БУНИМОВИЧ. Наоборот, я ниоткуда не уходил, не ухожу, не могу уйти. Вот эта – как хотите, назовите – моя инерционность, малая мобильность, неумение бросать, покидать, не оглядываясь, объясняет то, что я еще долго приходил на занятия студий, когда мои приятели-ровесники давно уже ушли, ни разу не оглянувшись. Это свойство характера, которое, наверное, многое определило в моей жизни. Не считаю, что смена внешних обстоятельств может что-то существенно изменить в тебе. Все существенное внутри тебя, от этого не уйти.
Ну, конечно, когда уже совсем все, когда точка… Но не раньше. Вот огромный кусок жизни прожит на Патриарших прудах. Улицу трижды переименовывали, адрес менялся. Но это был все тот же подъезд, та же дверь, тот же балкон выходил на пруды. Всю жизнь преподавал, больше тридцати лет – и в одной школе, хотя, естественно, были другие, и заманчивые предложения. Не говоря уж о том, что я всю жизнь прожил в одном городе и с одной женой. Так что это не только про стихи и студии, это про жизнь.
ГОРАЛИК. Про жизнь: мы остановились с вами где-то на втором-третьем курсе. А дальше?
БУНИМОВИЧ. Запаса школьных знаний хватило только на первый, ну, второй курс, потом заваливал и зачеты, и экзамены. К третьему курсу понял, что наукой заниматься не буду. Не мое. Я вел семинары во Второй школе, пока ее не разогнали, потом в других математических школах, работал в заочной школе при мехмате, проверял работы умных школьников.

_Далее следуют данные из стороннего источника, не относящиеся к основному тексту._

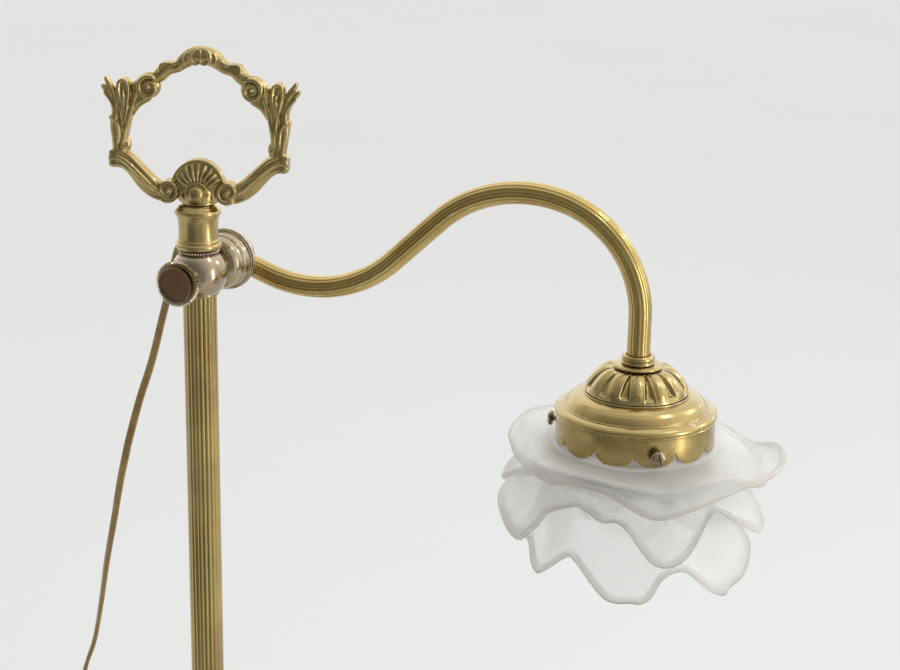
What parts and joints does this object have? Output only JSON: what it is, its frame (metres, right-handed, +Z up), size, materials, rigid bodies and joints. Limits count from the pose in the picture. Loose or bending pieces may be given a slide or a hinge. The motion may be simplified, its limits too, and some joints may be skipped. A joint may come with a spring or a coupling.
{
  "type": "swing arm desk lamp",
  "caption": "Desk lamp: a swan-neck arm on a ball that slides and turns on a reeded column, tilting on a cup joint, with a frosted rose glass and a scroll handle.",
  "frame": {"origin": "centre of the base's underside, on the column's axis", "axes": "+Z up the column; +X the way the arm reaches in the rest pose; -Y toward the clamp knob"},
  "size_m": [0.4763, 0.2937, 0.5828],
  "materials": {
    "antique_brass": "satin antique brass, lacquered",
    "dark_bronze": "polished brown bronze lacquer",
    "steel": "zinc plated",
    "iron": "as cast, painted",
    "felt": "wool felt",
    "fibre": "red-brown fibre",
    "frosted_glass": "acid-frosted, translucent white",
    "bulb_glass": "frosted",
    "porcelain": "glazed",
    "gold_cord": "gold-brown, smooth",
    "brown_plastic": "moulded, semi-gloss"
  },
  "bodies": {
    "stand": {"base_felt": "felt", "base_plate": "steel", "base_weight": "iron", "base_shell": "antique_brass", "base_washer": "steel", "base_nut": "steel", "column_foot": "antique_brass", "column_tube": "antique_brass", "tie_rod": "steel", "milled_ring": "dark_bronze", "neck_collar": "antique_brass", "handle": "antique_brass", "cord_floor": "gold_cord", "cord_link": "gold_cord", "cord_coil": "gold_cord", "cord_tail": "gold_cord", "cord_tie": "brown_plastic", "cord_switch": "brown_plastic", "plug_body": "brown_plastic", "plug_blade_line": "antique_brass", "plug_blade_neutral": "antique_brass"},
    "slider": {"slider_bush": "antique_brass", "cord_lower": "gold_cord"},
    "ball": {"slider_ball": "dark_bronze", "clamp_pad": "fibre", "pivot_cup_inner": "dark_bronze", "pivot_stud": "steel", "pivot_friction_ring": "fibre", "cord_middle": "gold_cord"},
    "knob": {"clamp_knob": "dark_bronze"},
    "arm": {"pivot_cup_outer": "dark_bronze", "pivot_spring_washer": "steel", "pivot_nut": "steel", "arm_tube": "antique_brass", "cord_gland": "dark_bronze", "arm_flex": "gold_cord", "head_collar": "antique_brass", "head_washer": "antique_brass", "gallery_cap": "antique_brass", "shade_gallery": "antique_brass", "gallery_nipple": "steel", "gallery_locknut": "steel", "lampholder_cap": "antique_brass", "lampholder_shell": "antique_brass", "lampholder_core": "porcelain", "screw_shell": "steel", "bulb_cap": "steel", "bulb_glass": "bulb_glass", "shade_glass": "frosted_glass", "cord_upper": "gold_cord"},
    "screw_1": {"gallery_screw_1": "dark_bronze"},
    "screw_2": {"gallery_screw_2": "dark_bronze"},
    "screw_3": {"gallery_screw_3": "dark_bronze"},
    "rocker": {"switch_rocker": "brown_plastic"}
  },
  "joints": [
    {"name": "slider_height", "type": "slide", "parent": "stand", "child": "slider", "axis": [0, 0, 1], "range_m": [-0.16, 0], "deforming": ["cord_lower"]},
    {"name": "arm_swing", "type": "hinge", "parent": "slider", "child": "ball", "pos_m": [0, 0, 0.455], "axis": [0, 0, 1], "range_deg": [-100, 100], "deforming": ["cord_middle"]},
    {"name": "clamp_knob_turn", "type": "hinge", "parent": "ball", "child": "knob", "pos_m": [0, -0.024, 0.455], "axis": [0, -1, 0], "range_deg": [0, 360]},
    {"name": "arm_tilt", "type": "hinge", "parent": "ball", "child": "arm", "pos_m": [0, 0.0415, 0.455], "axis": [0, -1, 0], "range_deg": [-20, 35], "deforming": ["cord_upper"]},
    {"name": "gallery_screw_1_turn", "type": "hinge", "parent": "arm", "child": "screw_1", "pos_m": [0.26744, 0.00227, 0.3823], "axis": [0.5, -0.866, 0], "range_deg": [0, 360]},
    {"name": "gallery_screw_2_turn", "type": "hinge", "parent": "arm", "child": "screw_2", "pos_m": [0.26744, 0.08073, 0.3823], "axis": [0.5, 0.866, 0], "range_deg": [0, 360]},
    {"name": "gallery_screw_3_turn", "type": "hinge", "parent": "arm", "child": "screw_3", "pos_m": [0.19949, 0.0415, 0.3823], "axis": [-1, 0, 0], "range_deg": [0, 360]},
    {"name": "switch_rock", "type": "hinge", "parent": "stand", "child": "rocker", "pos_m": [-0.118, 0.124, 0.0135], "axis": [-0.766, 0.6428, 0], "range_deg": [-8, 8]}
  ]
}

К окончанию университета я уже точно знал, что не буду заниматься наукой. Яснее всего я объяснил это в тогдашнем интервью Аронову: «Я не ученый-математик. Математик – это мой брат. Он, когда едет в автобусе, решает какую-то задачу. А я смотрю в окно».
Я уже знал, что буду учителем, мне это нравилось, и это получалось. А для этого не нужна была высокая математика последних курсов мехмата, но я понимал – надо получить диплом и, соответственно, право преподавания. И я продолжал ни шатко ни валко учиться.
А так – я жил, как жил, жил, как хотел, писал стихи, ходил в студию, учил в школе детей, тусовался в мастерской, влюблялся. И те, с кем я общался – в студии, в мастерской, – жили, как хотели. Хотя, наверное, в те советские времена, как, впрочем, и в любые другие, так жили совсем не все. Но почему они живут по-другому? Было наивное ощущение, что дурачки, что просто чего-то главного не понимают. Казалось странным, что люди рвутся куда-то, делают карьеру, вынуждены для этого кривить душой – зачем? Я даже не осуждал их, просто они казались недотепами, не понимающими каких-то самых главных и, в общем-то, простых вещей.
Мне нужно было искать научного руководителя, писать курсовую, потом диплом. Это был период диссидентства, и среди «подписантов», подписывавших письма протеста, была и профессура мехмата. Большие неприятности были у Сергея Васильевича Фомина, крупного ученого-математика. Мы все учились тогда по знаменитой книжке Колмогорова-Фомина, студенты по ней учатся и сейчас, абсолютная классика.